Notably, the finalized decision takes a liberal approach to the way CAR-Ts can be used and monitored.
For one, Medicare will cover off-label use of CAR-Ts as long as they are recommended by CMS-approved compendia, such as the National Comprehensive Cancer Network Guidelines. Compendia like the NCCN Guidelines contain recommended uses for drugs based on clinical data that may not have FDA approval and are used by payers to determine coverage for off-label uses of drugs.
In addition, whereas CMS had initially intended to only cover CAR-Ts if they were administered under registries or clinical trials that include two years of monitoring post-treatment – known as Coverage with Evidence Development, or CED – it will instead cover their administration in any healthcare facility enrolled in the FDA’s Risk Evaluation and Mitigation Strategies, or REMS program.
That also means that CAR-Ts do not necessarily have to be administered in a hospital setting, a limitation many experts had feared, as it would cut off access to patients who live far away from hospitals. Previously, the plan was to only cover the therapies if patients received them at facilities accredited by the Foundation for the Accreditation of Cellular Therapy. “Per the FDA, hospitals and their associated clinics may administer CAR T if the facilities are enrolled in with the REMS requirements,” the decision memo issued Wednesday read.
“Hospitals and their associated clinics” is consistent with the language used in the FDA-approved REMS for Kymriah and Yescarta.

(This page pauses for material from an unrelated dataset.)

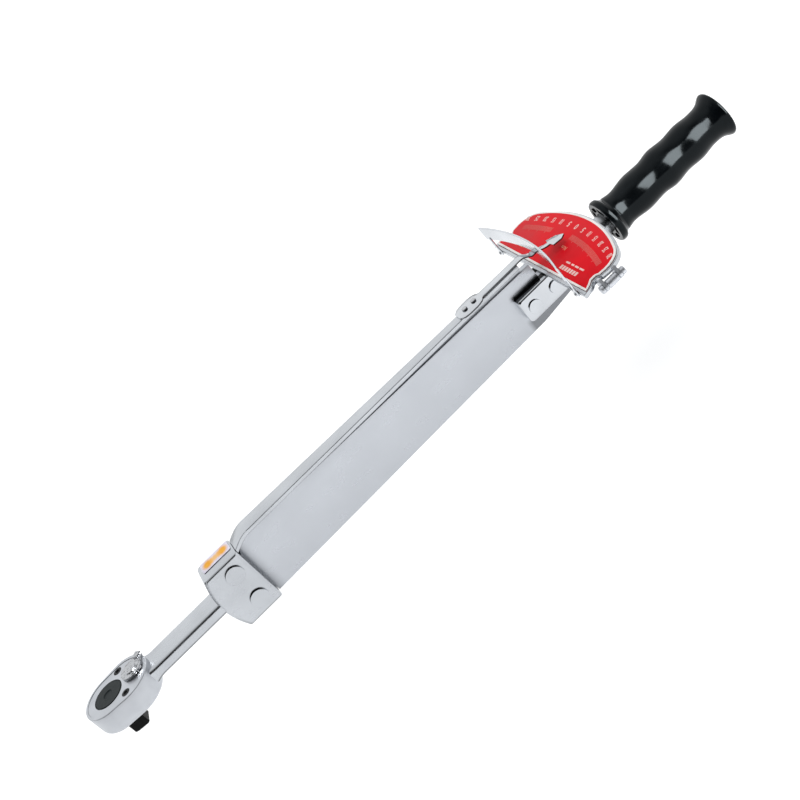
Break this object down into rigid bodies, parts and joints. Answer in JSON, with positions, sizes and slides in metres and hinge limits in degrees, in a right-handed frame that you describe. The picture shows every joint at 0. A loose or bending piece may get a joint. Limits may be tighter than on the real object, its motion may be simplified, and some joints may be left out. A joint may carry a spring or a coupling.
{
  "type": "torque wrench",
  "caption": "Bending-leaf torque wrench with a reversible ratchet head, square drive, fixed pointer, curved scale plate under a guard strip and a ribbed black grip.",
  "frame": {"origin": "on the drive axis, in the flat end face of the drive square", "axes": "+X from the ratchet head along the leaf to the grip; +Z along the drive axis, away from the square; the broad front of the leaf faces -Y"},
  "size_m": [0.6027, 0.149, 0.0612],
  "materials": {
    "nickel_plate": "satin nickel plating",
    "polished_chrome": "polished",
    "spring_steel": "satin",
    "black_oxide": "black oxide, satin",
    "red_enamel": "satin",
    "label_film": "matte film",
    "black_plastic": "gloss",
    "bright_steel": "bright"
  },
  "bodies": {
    "head_side": {"ratchet_head": "nickel_plate", "head_cover": "nickel_plate", "cover_screw_1": "black_oxide", "cover_screw_2": "black_oxide", "leaf_spring": "spring_steel", "pointer_bar": "nickel_plate", "clamp_rivet_1": "nickel_plate", "clamp_rivet_2": "nickel_plate", "clamp_label": "label_film", "needle": "polished_chrome", "needle_screw_1": "black_oxide", "needle_screw_2": "black_oxide"},
    "drive": {"drive_spindle": "black_oxide", "detent_spring": "bright_steel"},
    "detent": {"detent_ball": "bright_steel"},
    "pawl_body": {"pawl": "bright_steel"},
    "lever": {"reversing_lever": "nickel_plate", "lever_plunger": "bright_steel", "lever_spring": "bright_steel", "lever_clip": "black_oxide"},
    "handle_side": {"end_clamp": "polished_chrome", "end_clamp_rivet_1": "polished_chrome", "end_clamp_rivet_2": "polished_chrome", "handle_rod": "nickel_plate", "rod_pin": "bright_steel", "scale_plate": "red_enamel", "scale_frame": "nickel_plate", "scale_saddle": "nickel_plate", "saddle_screw_1": "bright_steel", "saddle_screw_2": "bright_steel", "frame_bolt_1": "bright_steel", "frame_bolt_2": "bright_steel", "pointer_guard": "polished_chrome", "guard_rivet_1": "bright_steel", "guard_rivet_2": "bright_steel", "handle_grip": "black_plastic", "grip_washer": "bright_steel", "grip_nut": "bright_steel", "grip_end_plug": "black_plastic"}
  },
  "joints": [
    {"name": "beam_flex", "type": "hinge", "parent": "head_side", "child": "handle_side", "pos_m": [0.245, 0, 0.0257], "axis": [0, 0, 1], "range_deg": [-17, 17], "stiffness_Nm_per_rad": 940, "deforming": ["leaf_spring"]},
    {"name": "drive_turn", "type": "hinge", "parent": "head_side", "child": "drive", "pos_m": [0, 0, 0.0257], "axis": [0, 0, 1], "continuous": true},
    {"name": "lever_turn", "type": "hinge", "parent": "head_side", "child": "lever", "pos_m": [0.023, 0, 0.0353], "axis": [0, 0, 1], "range_deg": [-82, 0]},
    {"name": "pawl_shift", "type": "hinge", "parent": "head_side", "child": "pawl_body", "pos_m": [0, 0, 0.0257], "axis": [0, 0, 1], "range_deg": [-9.2, 0]},
    {"name": "ball_press", "type": "slide", "parent": "drive", "child": "detent", "axis": [-0.1736, -0.9848, 0], "range_m": [0, 0.001], "stiffness_N_per_m": 800, "springref_m": -0.0015, "deforming": ["detent_spring"]}
  ],
  "couplings": [
    {"joint": "pawl_shift", "follows": "lever_turn", "ratio": 0.1097}
  ]
}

The decision follows an unusually drawn-out delay by CMS. After publishing a proposed decision memo in February, the agency posted a short press release on May 17 stating that the National Coverage Determination had been delayed, but would be “forthcoming.” Nevertheless, until Wednesday it remained mum, and even drugmakers said they had not been given any update or timeline for when the decision would be reached.